In aviation, an air traffic service (ATS) is a service which regulates and assists aircraft in real-time to ensure their safe operations. In particular, ATS is to:
- prevent collisions between aircraft; provide advice of the safe and efficient conduct of flights;
- conduct and maintain an orderly flow of air traffic;
- notify concerned organizations of and assist in search and rescue operations.

The ATS further provides four services:
- air traffic control services, which is to prevent collisions in controlled airspace by instructing pilots where to fly;
- air traffic advisory service, used in uncontrolled airspace to prevent collisions by advising pilots of other aircraft or hazards;
- flight information service, which provides information useful for the safe and efficient conduct of flights;
- alerting service, which provides services to all known aircraft.
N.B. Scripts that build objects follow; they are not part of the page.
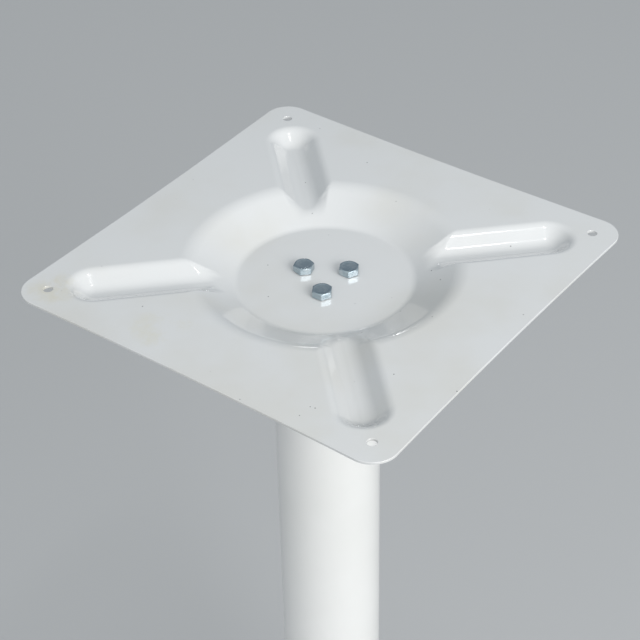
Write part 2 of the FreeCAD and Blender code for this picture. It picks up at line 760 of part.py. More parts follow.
def make_everything():
    make_top_plate()
    make_column_tube()
    make_plug("column_top_plug", f"{PLATE_UNDERSIDE} - Dims.plug_thick", chamfer_on_top=False)
    make_plug("column_bottom_plug", "Dims.cover_seat_height", chamfer_on_top=True)
    make_base_cover()
    make_edge_trim()
    make_base_weight()
    make_clamp_plate()
    for number, angle in enumerate(BOLT_ANGLES, start=1):
        make_bolt(
            f"top_bolt_{number}", "Dims.top_bolt_length", TOP_HEAD_TURNS[number - 1], angle,
            "Dims.overall_height - Dims.dish_depth",
        )
        make_bolt(
            f"base_bolt_{number}", "Dims.base_bolt_length", BASE_HEAD_TURNS[number - 1], angle,
            f"{CLAMP_UNDERSIDE} - Dims.lock_washer_thick", upside_down=True,
        )
        make_lock_washer(
            f"base_lock_washer_{number}", angle, f"{CLAMP_UNDERSIDE} - Dims.lock_washer_thick",
            BASE_HEAD_TURNS[number - 1] * 3,
        )
    for number, angle in enumerate(GLIDE_ANGLES, start=1):
        make_glide_pad(f"glide_pad_{number}", angle)
        make_glide_stud(f"glide_stud_{number}", angle, GLIDE_HEX_TURNS[number - 1])


def check_document():
    """Stops if any object failed or any sub-part isn't one valid solid."""
    doc.recompute()
    for item in doc.Objects:
        if "Invalid" in item.State or "Error" in item.State:
            raise RuntimeError(f"{item.Name} failed: {item.State}")
    for sub_part in sub_parts:
        shape = sub_part.Shape
        if shape.isNull() or not shape.isValid() or len(shape.Solids) != 1:
            raise RuntimeError(f"{sub_part.Label} isn't one valid solid")


def export_sub_parts():
    os.makedirs("parts", exist_ok=True)
    for sub_part in sub_parts:
        sub_part.Shape.exportStep(f"parts/{sub_part.Label}.step")
        box = sub_part.Shape.BoundBox
        low = f"{box.XMin:.1f} {box.YMin:.1f} {box.ZMin:.1f}"
        high = f"{box.XMax:.1f} {box.YMax:.1f} {box.ZMax:.1f}"
        print(f"{sub_part.Label}: {sub_part.Shape.Volume:.0f} mm3, {low} to {high}")


fill_sheet()
make_everything()
check_document()
export_sub_parts()
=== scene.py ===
"""Looks for a pedestal table base: a pressed, painted square plate bolted on a round column over a
weighted round foot with screw glides. Metres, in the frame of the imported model."""
import json
import math

import bmesh
import bpy
from mathutils import Matrix, Vector
from mathutils.geometry import delaunay_2d_cdt


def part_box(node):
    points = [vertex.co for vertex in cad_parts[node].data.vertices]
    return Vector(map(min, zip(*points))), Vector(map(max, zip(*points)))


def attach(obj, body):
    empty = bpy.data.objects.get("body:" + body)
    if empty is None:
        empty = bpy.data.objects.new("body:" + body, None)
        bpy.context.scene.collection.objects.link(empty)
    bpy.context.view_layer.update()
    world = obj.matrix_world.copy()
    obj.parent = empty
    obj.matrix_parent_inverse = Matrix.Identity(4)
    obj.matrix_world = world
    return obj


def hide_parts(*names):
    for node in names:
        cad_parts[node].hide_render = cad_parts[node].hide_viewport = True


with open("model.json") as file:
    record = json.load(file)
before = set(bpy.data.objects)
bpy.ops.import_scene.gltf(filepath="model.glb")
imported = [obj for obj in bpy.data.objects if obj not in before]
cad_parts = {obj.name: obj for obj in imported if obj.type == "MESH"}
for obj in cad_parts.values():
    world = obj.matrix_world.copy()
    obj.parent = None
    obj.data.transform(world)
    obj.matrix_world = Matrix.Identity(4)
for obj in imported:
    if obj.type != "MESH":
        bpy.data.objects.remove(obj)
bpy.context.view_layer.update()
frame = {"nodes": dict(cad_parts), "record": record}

MM = 0.001
WELD_DISTANCE = 0.0001 * MM

# ------------------------------------------------------------------ sizes, in millimetres

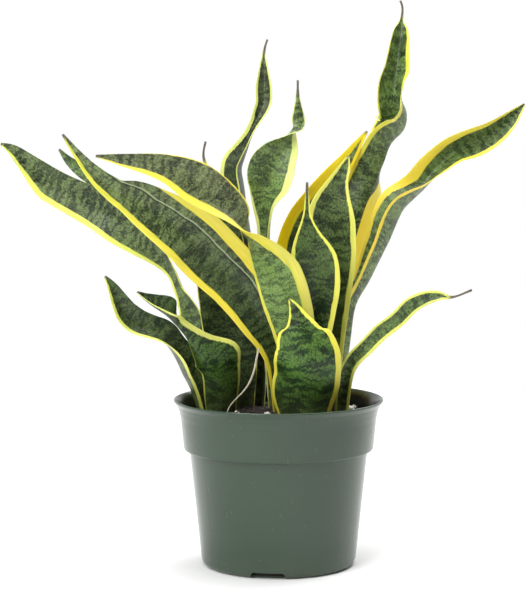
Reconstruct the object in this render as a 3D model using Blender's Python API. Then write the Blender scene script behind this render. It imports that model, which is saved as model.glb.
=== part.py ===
"""Potted snake plant: a nursery pot, its soil and sixteen variegated leaves.

Blender 4.5, metres, +Z up. The origin is the middle of the pot's underside, and the
plant's front looks towards -Y. Every leaf is a channelled, tapering blade. It is set
out by a few stations along its midrib, and each station is a Station below.
"""

import math
import random
from collections import namedtuple

import bmesh
import bpy
from mathutils import Vector

MM = 0.001

# Pot, in millimetres: a 165 mm (6.5 inch) injection-moulded nursery pot.
POT_HEIGHT = 131.0
RIM_RADIUS = 82.5
LIP_DROP = 9.0
BAND_TOP_RADIUS = 78.0
BAND_BOTTOM_RADIUS = 74.8
BAND_BOTTOM = 91.5
BODY_TOP_RADIUS = 70.4
FOOT_RADIUS = 61.0
FOOT_ROUND = 5.0
WALL = 1.5
EDGE_BREAK = 0.8
BAND_FOOT_HEIGHT = 1.2
BAND_CROWN_DROP = 15.0
BAND_CROWN_IN = 1.0
LIP_START_OUT = 0.3
LIP_MIDDLE_OUT = 1.7
LIP_MIDDLE_DROP = 4.5
LIP_WALL_SHARE = 0.8
RIM_BREAK = 0.4
POT_STEPS = 56

# Drain slots in the pot's bottom edge.
SLOT_COUNT = 4
SLOT_WIDTH = 29.0
SLOT_HEIGHT = 5.0
SLOT_DEPTH = 7.0
SLOT_FIRST_ANGLE = -98.0
SLOT_REACH_OUT = 6.0

# Soil.
SOIL_TOP = 118.0
SOIL_GAP = 0.4
SOIL_RINGS = (18.0, 36.0, 52.0, 65.0)
SOIL_STEPS = 32
SOIL_UNEVEN = 1.2
SOIL_MOUND = 1.5
SOIL_RADIUS = 75.0
SOIL_WALL_BELOW = 2.0

# Leaves.
SOCKET_GAP = 0.5
RING_SPACING = 11.0
BLADE_THICKNESS = 2.2
BASE_THICKNESS = 3.6
TIP_THICKNESS = 0.9
BASE_SHARE = 0.3
TIP_SHARE = 0.2
LEAST_HALF = 0.5
SHOULDER = 0.55
TROUGH_POWER = 1.3
THICKEST_SHARE = 1.6
SMOOTH_STEPS = 20
SOCKET_RINGS = 3
MIDRIB_CORNER = 2

# x, y, z place the midrib. half is the width from midrib to margin. turn swings the
# blade about its midrib: 0 shows its upper face to the front, 180 its back. fold is
# how far each half is raised from flat.
Station = namedtuple("Station", "x y z half turn fold")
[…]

An ATS route is a designated route for channeling the flow of traffic as necessary for the provision of air traffic services. This includes jet routes, area navigation routes (RNAV), and arrival and departure routes. Routes may be defined with a designator; a path to and from significant points; distance between significant points; reporting requirements; and the lowest safe altitude.

== List of service providers ==

=== Europe ===

Recently European ATS service providers are facing a greater change on the European market, with the introduction of the Single European Sky, that divides Europe into "functional airspace blocks" – replacing the old, national airspace blocks.